Spectacular! The Australian Financial Review’s Chanticleer columnist Tony Boyd comes to a similar conclusion.
The Australian’s Asia Pacific editor Rowan Callick simply can’t wait for the release of the white paper Australia in the Asian Century – it’s just four more sleeps.
From the gist of his coverage over recent months, Callick is the best-placed journalist to analyse the white paper when it’s released. We’ll be sure to check in with him when the important document does finally drop.
In company news, The Australian Financial Review’s Matthew Stevens says Nathan Tinkler is a horseman, a brinkman and a near-billionaire. But one thing you can’t call the former sparky is boring.
The Fairfax writers make the point that Tinkler appears to have targeted his own by threatening to use his 19.4 per cent stake against Whitehaven chairman Mark Vaile.

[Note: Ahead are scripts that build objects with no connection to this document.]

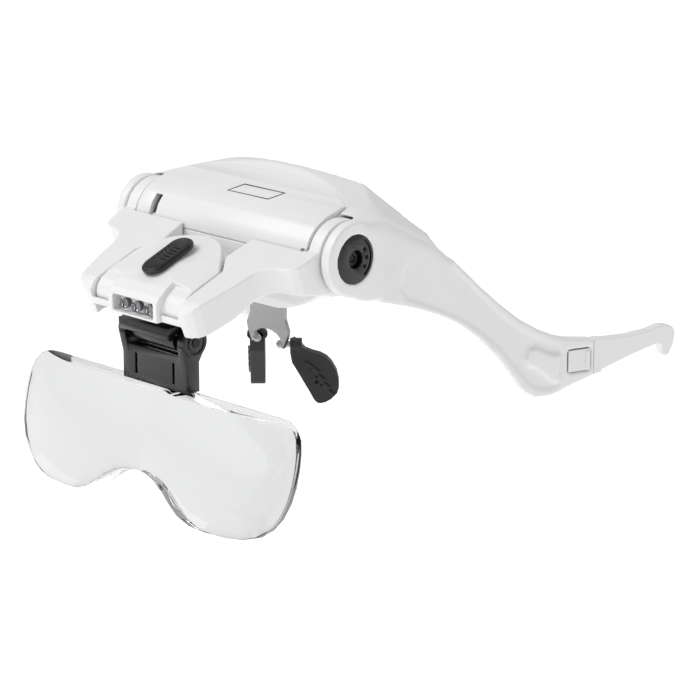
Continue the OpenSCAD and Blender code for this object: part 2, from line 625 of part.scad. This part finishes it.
// ---- build -----------------------------------------------------------------
front_housing();
forehead_plate();
wing_left();
wing_right();
hub_cap_left();
hub_cap_right();
hub_screws();
hub_sleeves();
battery_tray();
battery_cells();
battery_contacts();
nose_plate();
nose_plate_screws();
case_screws();
battery_cover();
visor_frame();
hub_washers();
lens_bracket();
bracket_pin();
lamp_pins();
bracket_screws();
lamp_shell();
lamp_base();
lamp_board();
leds();
led_bezel();
switch_body();
lamp_screws();
switch_button();
lens_holder();
click_spring();
lens();
ear_leg_left();
ear_leg_right();
leg_catch_left();
leg_catch_right();
nose_pad_left();
nose_pad_right();
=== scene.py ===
# %% [markdown]
# # Head visor magnifier
# A jeweller's or model maker's magnifier that is worn like spectacles: a white moulded
# head frame with a battery drum over the brow, a flip-up visor frame with an LED lamp,
# and one wide clear lens hung from a black swinging holder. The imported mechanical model
# is loaded first and never moved: it says where every hinge, hole and wall is, and each
# new piece below is made in its place.

# %% Load the mechanical model
import json
import math

import bmesh
import bpy
from mathutils import Matrix, Vector


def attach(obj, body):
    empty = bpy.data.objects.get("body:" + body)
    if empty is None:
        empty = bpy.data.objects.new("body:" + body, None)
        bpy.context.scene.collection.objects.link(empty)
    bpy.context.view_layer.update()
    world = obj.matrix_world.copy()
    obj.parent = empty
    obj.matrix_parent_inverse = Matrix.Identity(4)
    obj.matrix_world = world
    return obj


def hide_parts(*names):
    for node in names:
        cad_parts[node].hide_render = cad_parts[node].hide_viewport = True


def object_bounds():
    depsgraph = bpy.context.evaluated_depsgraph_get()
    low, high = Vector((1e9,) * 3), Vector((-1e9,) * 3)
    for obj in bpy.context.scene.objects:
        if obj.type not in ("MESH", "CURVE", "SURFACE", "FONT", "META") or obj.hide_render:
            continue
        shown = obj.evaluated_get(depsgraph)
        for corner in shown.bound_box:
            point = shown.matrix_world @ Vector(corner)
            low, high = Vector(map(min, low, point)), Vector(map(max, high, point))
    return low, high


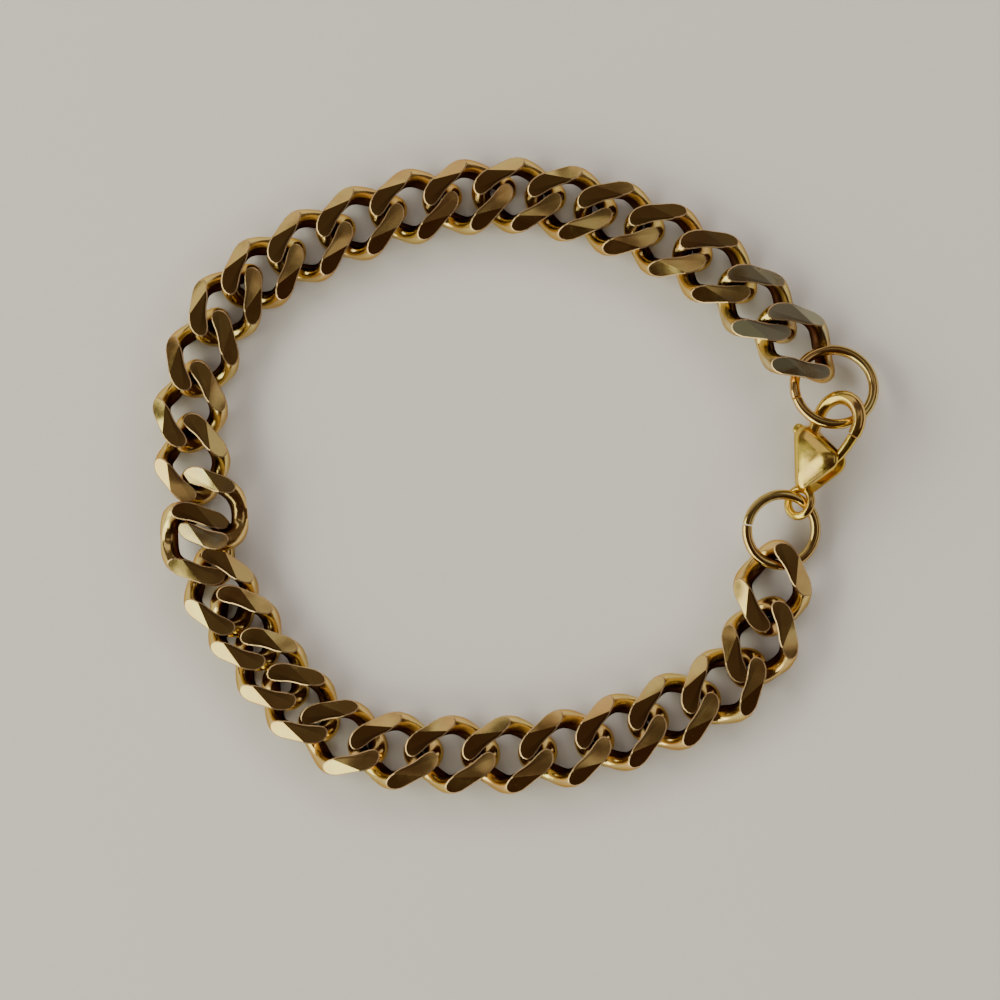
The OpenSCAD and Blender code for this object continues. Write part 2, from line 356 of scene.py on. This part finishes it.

He’s only there because Tinkler made him chairman of Aston Resources before its merger with Whitehaven.
Elsewhere, The Australian’s economics editor David Uren explains how many of the ‘structural savings’ that Labor is making in the budget are being smashed by spending increases.
And finally, The Australian Financial Review’s economics editor Alan Mitchell argues that the stronger than expected September quarter inflation numbers are more likely to simply delay the next rate cut, rather than cancel it out completely.